▶ **Your task**:
Your task is to transcribe, without alteration, the lines from the top of the material below through the line bearing "nozzle_length + 9, 0))))", inclusive.

....

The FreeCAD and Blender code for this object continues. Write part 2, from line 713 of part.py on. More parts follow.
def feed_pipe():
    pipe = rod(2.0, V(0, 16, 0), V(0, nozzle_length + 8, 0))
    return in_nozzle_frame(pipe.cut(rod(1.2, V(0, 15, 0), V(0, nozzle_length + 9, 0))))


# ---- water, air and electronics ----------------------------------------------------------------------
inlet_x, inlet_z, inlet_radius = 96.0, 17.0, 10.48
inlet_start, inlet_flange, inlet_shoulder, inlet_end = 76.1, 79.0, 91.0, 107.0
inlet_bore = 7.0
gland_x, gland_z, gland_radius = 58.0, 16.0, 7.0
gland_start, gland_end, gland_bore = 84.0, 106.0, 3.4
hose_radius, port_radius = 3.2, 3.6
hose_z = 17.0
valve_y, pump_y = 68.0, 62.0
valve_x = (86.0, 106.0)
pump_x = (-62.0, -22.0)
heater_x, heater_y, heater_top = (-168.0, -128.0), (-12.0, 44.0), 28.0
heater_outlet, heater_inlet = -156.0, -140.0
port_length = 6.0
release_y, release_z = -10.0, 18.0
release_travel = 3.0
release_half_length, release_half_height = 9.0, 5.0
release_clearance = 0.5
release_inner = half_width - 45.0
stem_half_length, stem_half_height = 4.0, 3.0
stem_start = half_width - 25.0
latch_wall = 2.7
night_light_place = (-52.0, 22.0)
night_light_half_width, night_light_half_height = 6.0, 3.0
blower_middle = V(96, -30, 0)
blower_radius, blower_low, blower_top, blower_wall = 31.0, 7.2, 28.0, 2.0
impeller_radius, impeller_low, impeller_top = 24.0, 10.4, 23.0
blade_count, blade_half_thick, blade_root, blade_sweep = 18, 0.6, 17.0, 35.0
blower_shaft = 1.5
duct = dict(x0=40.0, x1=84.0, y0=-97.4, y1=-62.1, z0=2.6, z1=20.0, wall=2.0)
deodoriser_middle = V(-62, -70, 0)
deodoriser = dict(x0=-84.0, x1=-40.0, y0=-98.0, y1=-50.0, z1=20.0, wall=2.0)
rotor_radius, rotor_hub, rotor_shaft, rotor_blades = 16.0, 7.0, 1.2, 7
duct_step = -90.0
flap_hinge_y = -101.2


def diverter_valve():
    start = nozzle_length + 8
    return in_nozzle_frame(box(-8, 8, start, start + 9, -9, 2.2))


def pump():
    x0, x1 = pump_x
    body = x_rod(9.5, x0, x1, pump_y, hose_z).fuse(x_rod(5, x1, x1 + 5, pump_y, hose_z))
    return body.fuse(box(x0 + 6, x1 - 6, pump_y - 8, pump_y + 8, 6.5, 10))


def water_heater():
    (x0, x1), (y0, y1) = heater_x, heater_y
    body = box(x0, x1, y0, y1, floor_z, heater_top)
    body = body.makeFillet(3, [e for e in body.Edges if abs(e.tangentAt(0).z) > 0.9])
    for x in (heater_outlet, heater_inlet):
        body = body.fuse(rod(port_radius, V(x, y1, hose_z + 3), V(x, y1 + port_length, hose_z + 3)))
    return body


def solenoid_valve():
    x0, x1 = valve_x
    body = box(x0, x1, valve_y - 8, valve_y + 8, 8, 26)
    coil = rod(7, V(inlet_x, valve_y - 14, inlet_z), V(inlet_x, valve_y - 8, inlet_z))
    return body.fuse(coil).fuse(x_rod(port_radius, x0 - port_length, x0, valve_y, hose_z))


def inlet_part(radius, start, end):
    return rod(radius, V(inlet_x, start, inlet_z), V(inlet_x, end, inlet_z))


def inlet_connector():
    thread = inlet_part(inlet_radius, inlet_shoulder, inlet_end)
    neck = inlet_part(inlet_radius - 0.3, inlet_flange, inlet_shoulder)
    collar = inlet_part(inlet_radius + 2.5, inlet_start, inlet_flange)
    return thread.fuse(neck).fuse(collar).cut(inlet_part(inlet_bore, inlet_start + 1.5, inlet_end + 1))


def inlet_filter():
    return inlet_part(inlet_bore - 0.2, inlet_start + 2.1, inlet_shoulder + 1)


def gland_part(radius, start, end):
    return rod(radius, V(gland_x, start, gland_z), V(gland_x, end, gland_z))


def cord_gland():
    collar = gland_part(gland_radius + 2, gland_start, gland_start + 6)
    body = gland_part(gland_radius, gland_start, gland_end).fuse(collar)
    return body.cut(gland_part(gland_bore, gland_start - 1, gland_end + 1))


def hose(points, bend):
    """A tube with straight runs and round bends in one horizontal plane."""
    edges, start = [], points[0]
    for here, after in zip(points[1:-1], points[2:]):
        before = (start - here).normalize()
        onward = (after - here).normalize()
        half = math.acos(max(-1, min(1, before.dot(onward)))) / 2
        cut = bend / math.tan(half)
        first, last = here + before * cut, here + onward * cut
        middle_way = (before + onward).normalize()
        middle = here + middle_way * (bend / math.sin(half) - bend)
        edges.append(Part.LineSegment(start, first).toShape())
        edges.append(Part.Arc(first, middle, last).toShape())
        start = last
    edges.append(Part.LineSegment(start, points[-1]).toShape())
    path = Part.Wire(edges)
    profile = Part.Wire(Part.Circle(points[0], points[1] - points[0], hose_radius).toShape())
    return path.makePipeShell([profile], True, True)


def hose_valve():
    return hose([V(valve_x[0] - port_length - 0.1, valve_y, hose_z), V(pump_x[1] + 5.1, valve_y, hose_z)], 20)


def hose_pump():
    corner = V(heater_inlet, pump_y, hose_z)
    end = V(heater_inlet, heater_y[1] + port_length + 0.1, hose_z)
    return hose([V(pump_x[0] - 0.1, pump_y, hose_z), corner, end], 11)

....

▶ **Task answer**:
The FreeCAD and Blender code for this object continues. Write part 2, from line 713 of part.py on. More parts follow.
def feed_pipe():
    pipe = rod(2.0, V(0, 16, 0), V(0, nozzle_length + 8, 0))
    return in_nozzle_frame(pipe.cut(rod(1.2, V(0, 15, 0), V(0, nozzle_length + 9, 0))))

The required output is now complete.